When an investment passes our first-screen at Meritage Funds, the first deep-dive we typically do is on the unit economics of the business. Unit economics are the fundamental financial building blocks of a business. If you can pin down the unit economics, you can determine contribution margins, break-even points and perform ROI calculations all of which can help to determine whether a Company’s economic engine works. Without an understanding of unit economics, predicting whether a business can be profitable in the long-term is all guess-work.
I’m a believer that every business – no matter the scale – should have a point of view on its unit economics. That includes you startups. However, the concept is not as easy to apply as most hope and is frequently mis-applied. Here are some basic principles I use when thinking about unit economics.
What is your unit?
The following is a master of the obvious statement; building unit economics requires you to first pick the unit. I recommend picking a unit at which the company has its most significant level of marginal investment.
For example, for consumer focused businesses the best unit is typically as single customer. The investment at the customer level is customer acquisition cost (CAC) and for businesses that deliver a physical good, the cost to deliver the product. A customer-level unit also typically works well for enterprise focused businesses.
Some businesses require multiple unit measures. For example, an infrastructure service provider that has a geographically distributed physical infrastructure (data centers, cloud, wireless towers, etc.) have significant marginal capital investment for each new deployment. As a result, these businesses should use each unit of physical infrastructure as their core unit and within each, use a customer unit as a secondary unit.
Key unit economic model assumptions
Identifying the level of unit economics is the easy part. Getting the calculations right is a different matter. On the outflow side, the inputs are:
- Capital Expenditures: The up front capital cost to create the unit. For an infrastructure style unit economic model, this would be the capital expenditures required to build the unit.
- CAC: The initial, pre-revenue cost to acquire a customer. For a customer unit economic model, this is the fully loaded customer acquisition cost, including variable sales, marketing, and implementation costs that can be directly attributable to customer acquisition and on boarding.
- Marginal Operating Costs: This is the ongoing marginal cost to serve the customer or to operate the infrastructure over the life of the unit.
- Maintenance CapEx: Physical assets degrade over time. As a result, for an infrastructure business, it is important to factor maintenance CapEx into the unit economic model. This is the amount of CapEx required over time to keep the infrastructure operating at a suitable service delivery quality.
On the in-flow side, the inputs include:
- Revenue: No need to explain, although I do advocate that companies put together a fairly detailed set of revenue drivers in their unit model; a topic for a different post.
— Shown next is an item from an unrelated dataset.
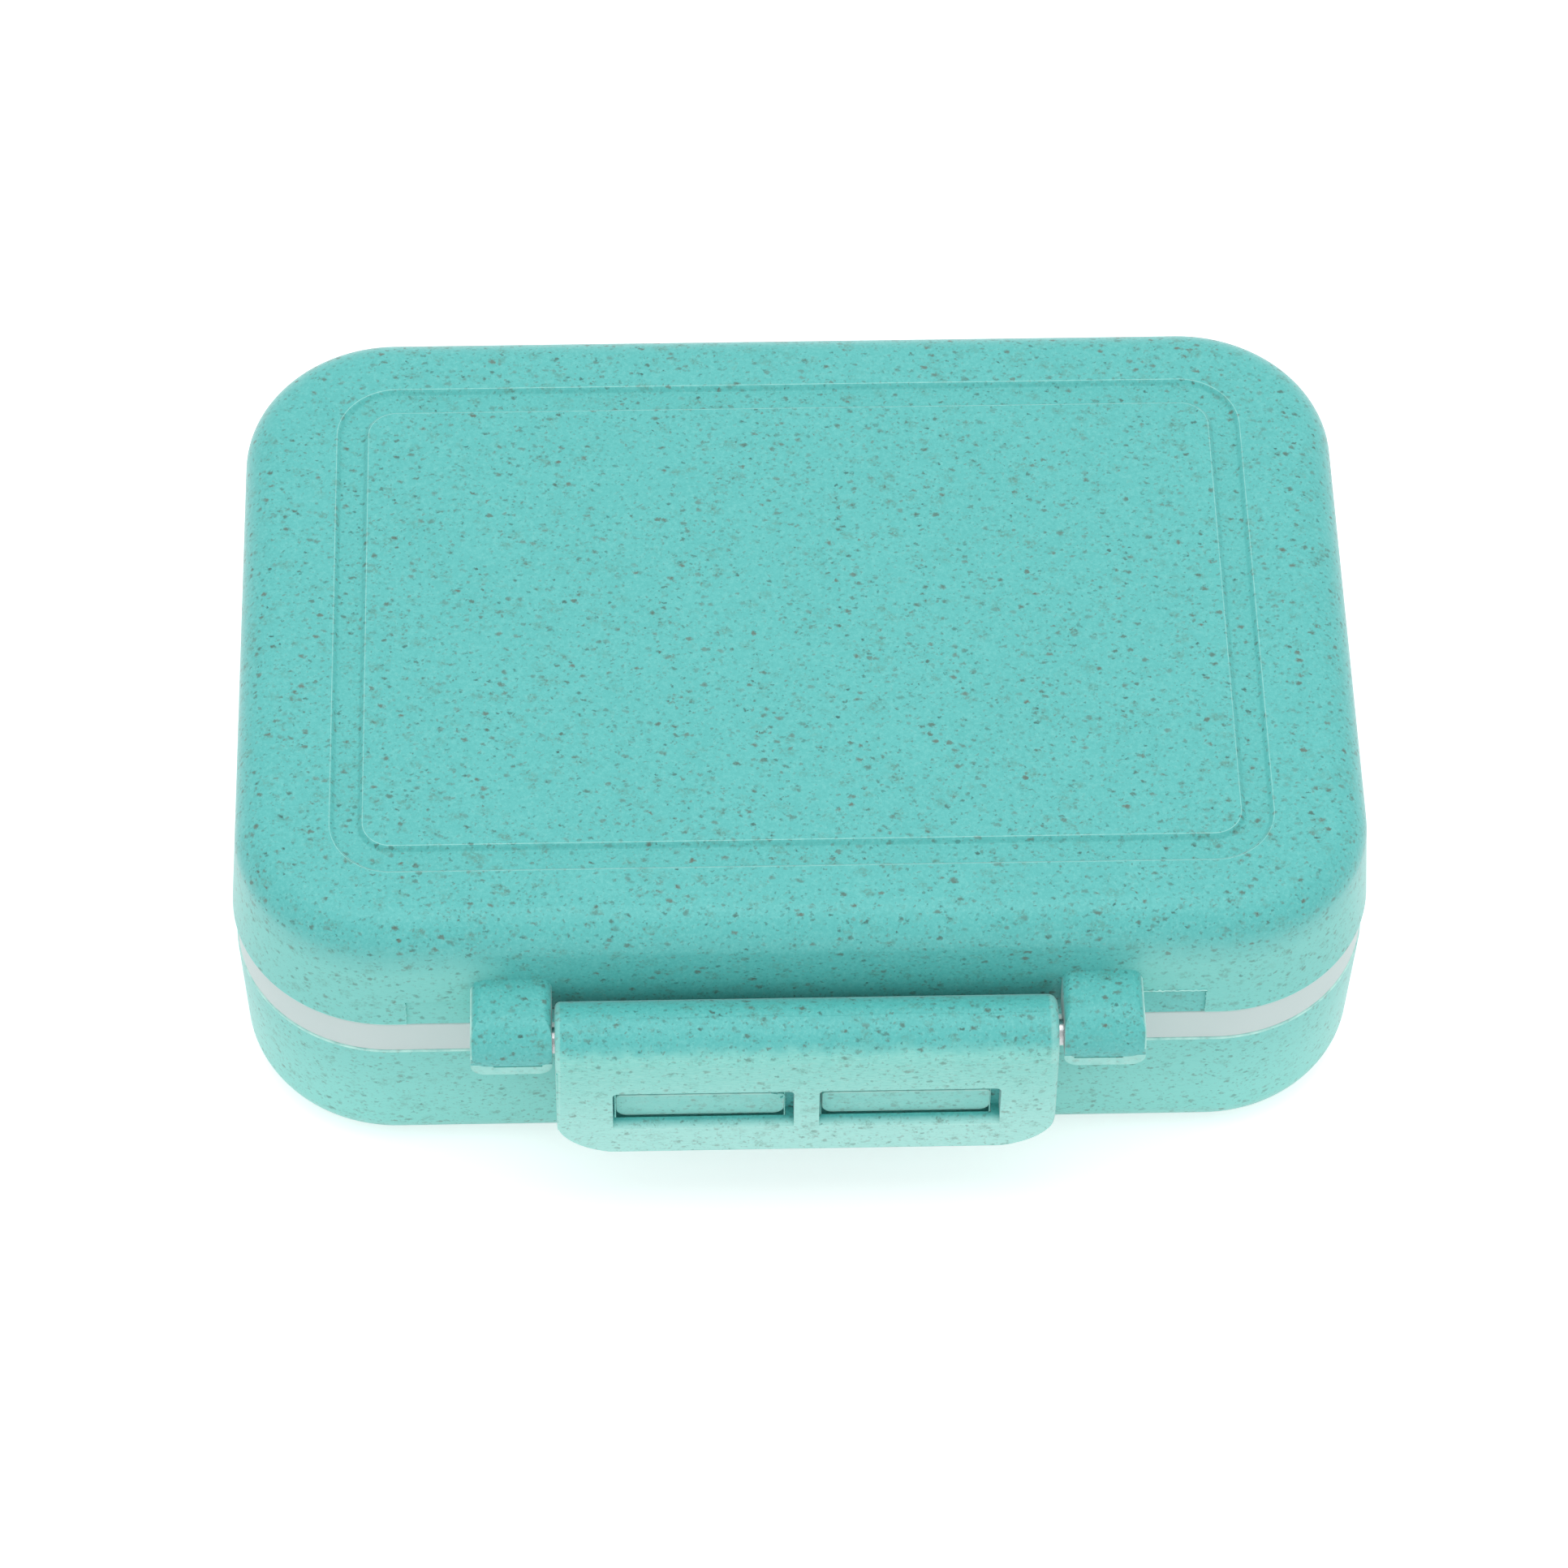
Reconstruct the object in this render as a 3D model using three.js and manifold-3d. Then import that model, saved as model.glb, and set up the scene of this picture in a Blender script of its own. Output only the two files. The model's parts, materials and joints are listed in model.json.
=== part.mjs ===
// Travel pill box: a shallow two-part case of moulded wheat-straw polypropylene, hinged at the back on a
// steel pin and held shut at the front by a flap that snaps over two bars. A frosted tray with eight
// compartments sits inside, and its collar is the white band between the lid and the base.
//
// Lengths are in millimetres. X runs to the right, Y to the back and Z up. The origin is the middle of
// the case's underside, on the surface that the box stands on. An inset is measured inwards from the
// outline of the lid's lower edge, which is the widest part of the case.

import * as THREE from 'three';
import { mergeVertices } from 'three/addons/utils/BufferGeometryUtils.js';
import Module from 'manifold-3d';

const wasm = await Module();
wasm.setup();

// Case
const caseWidth = 105;
const caseDepth = 73.2;
const cornerRadius = 14.8;
const baseHeight = 15.8;
const bandHeight = 4.3;
const lidHeight = 12.7;
const baseWall = 1.6;
const baseFloor = 1.6;
const baseInset = 0.15;
const baseDraft = 0.4;
const baseFilletRadius = 4.2;
const lidWall = 1.6;
const lidTopThickness = 1.8;
const lidDraft = 0.7;
const lidFilletRadius = 3.7;

// Clearances
const seamGap = 0.15;
const runningGap = 0.3;
const pinSeatGap = 0.06;
const pinRunningGap = 0.12;

// Groove round the lid's top panel
const grooveSideMargin = 9.75;
const grooveEndMargin = 8.35;
const grooveWidth = 2.5;
const grooveDepth = 0.5;
const grooveCornerRadius = 5.4;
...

- Duration: When building a unit economic model, it is important to know the usable life of the unit. In an infrastructure model this is the useful life of the asset, factoring in the maintenance CapEx. In a customer unit model, this is the average customer life. Duration or Average Customer Life in a customer-driven unit model is the flip-side of churn-rate, where the relationship between the two is captured by the following equation:
1/churn rate = average customer lifetime
It is important to note that the average customer lifetime will be in whatever time period you use for your churn rate. Input a monthly churn and get a customer life in months. The churn rate required for this calculation is a customer count churn rate, as opposed to a revenue churn calculation. I could spend several posts solely on how to calculate churn.
- Growth/Decline: You may believe that revenue per unit will increase or decease over time. This is critical to reflect in your unit model.
Each of the inputs require their own set of calculations. Setting aside the details, what we’re driving toward is a unit economic model that helps us perform some business model viability calculations.
Does your unit hunt?
Once I have the unit economic model inflows and outflows set, I like to lay them out in a time series, showing each inflow and outflow on its own line item. Sum them all up and you get to contribution margin. Contribution margin is the amount of cash that a unit contributes to covering corporate overhead expenses. I look at is the number of months it takes for the unit to produce a positive contribution margin and the number of months it takes for the unit to return whatever up-front investment that was required to produce it. The month in which a unit generates a cumulative positive contribution margin is the payback month.
With some additional math you can calculate the number of units that are required to bring the entire business to profitability. To do so, simply divide the company’s fixed overhead by the unit contribution margin. Finally, for capital-intensive businesses, particularly infrastructure businesses, it may be useful to calculate a return on investment for a unit.
Again, each of these calculations has its own set of detailed mechanics behind it. The point I want to make here is that you can’t begin to know whether your business economic engine works until you’ve built a unit economic model. If you are considering raising growth capital, start building your unit economic model today. You’ll be thankful you did the work when a prospective investor asks to see it. Any growth stage investor worthy of investing in your business will surely ask.